Fitch downgrades 5 Greek banks, economy at crucial point

Following the move by Fitch to downgrade Greece’s long term rating to CCC from B+. on Wednesday, it made a comeback today and further downgraded five Greek banks. Specifically the international rating agency downgraded the long-term credit rating of the National Bank, the Piraeus Bank, the Alpha Bank, ATEbank and Eurobank at ‘B-‘ from a previous ‘B +’, maintaining a negative outlook. 

Meanwhile, Greek Finance Minister Evangelos Venizelos urged Greeks to heed only “reliable information” given by the government and warned opposition parties and especially main opposition New Democracy (ND) leader Antonis Samaras to “avoid playing with words” at this crucial time. 
Venizelos repeated his call to ND to strive for national unity on the difficult measures that need to be enforced, noting that “a simple act of consensus could reduce the burden for citizens”. “It is a decision that is already taken; the new programme will go into effect so that everything will be finished before September 15, at which time Greece must receive the sixth tranche – or what is now the first tranche of the new programme. “We took the political decision that the borrowing needs of the country will be covered and the political decision that the financing and liquidity needs of the Greek system will be covered. Playing with words at such crucial times must stop,” he said.
The minister stressed that a battle was underway to stabilise and control the situation. Nonetheless, Venizelos’ view that our country could agree to giving “product” guarantees to the Troika so that the issue of the Greek debt can be resolved, are giving a new perspective on talks about the Greek debt. According to the Greek press today, this is going to be a very tough negotiation between the Greek government and the Troika, and the result will be imprinted in the loan contract that Greece needs to sign in late September. Sources say that the guarantees the Troika will ask for are very painful and Venizelos will request the approval of the contract from 180 MPs, whereas government spokesman Mosialos insists that his government will only ask for 151 votes.

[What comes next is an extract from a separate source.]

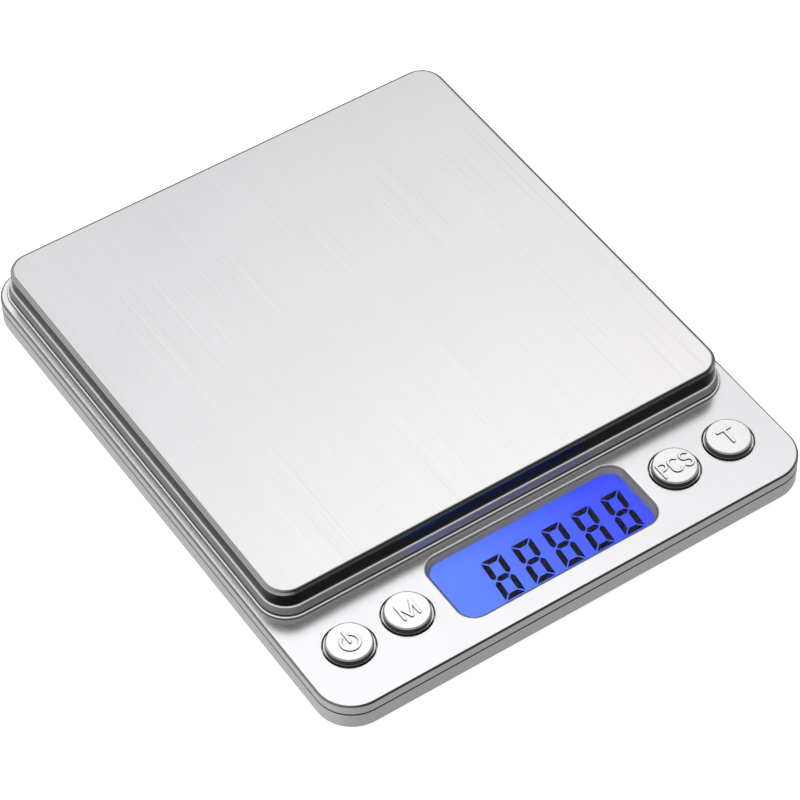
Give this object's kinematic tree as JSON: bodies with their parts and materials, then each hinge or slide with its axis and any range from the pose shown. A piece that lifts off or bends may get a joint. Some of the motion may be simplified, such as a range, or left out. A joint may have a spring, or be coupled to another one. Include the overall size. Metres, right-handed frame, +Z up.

On his part, main opposition New Democracy (ND) party leader Antonis Samaras, addressing a Political Committee’s session, said that “the word default is forbidden in our vocabulary,” adding that “its mere utterance may have disastrous results and function like a self-fulfilled prophecy. And this is valid in all its versions, and in English.” 
Samaras said that Prime Minister George Papandreou said that it (the word default) is mentioned by those wanting to gain from the destruction of the country. “Now that his vice president is using it, what does Mr. Papandreou have to say?” the ND leader wondered and explained that “it will stop fluidity to the country’s banks.” 
He went on to say that “selective default has never taken place in an EU country” and that “prudence necessitates that we see the next step and not to adopt the lesser evil, that may lead to the bigger evil. In addition, we must reject whatever jeopardises the supply with fluidity of the Greek economy.” 
Samaras proposed the eurobond as the alternative solution, or the repurchasing of bonds, while he said that the participation of private individuals in lending Greece will be disastrous. 
“The issuing of eurobonds is the only healthy solution on the part of the EU, but Europe must overcome certain obsessions,” Samaras said and predicted that Europe will be led there, but “the question is for Greece to emerge benefitted.”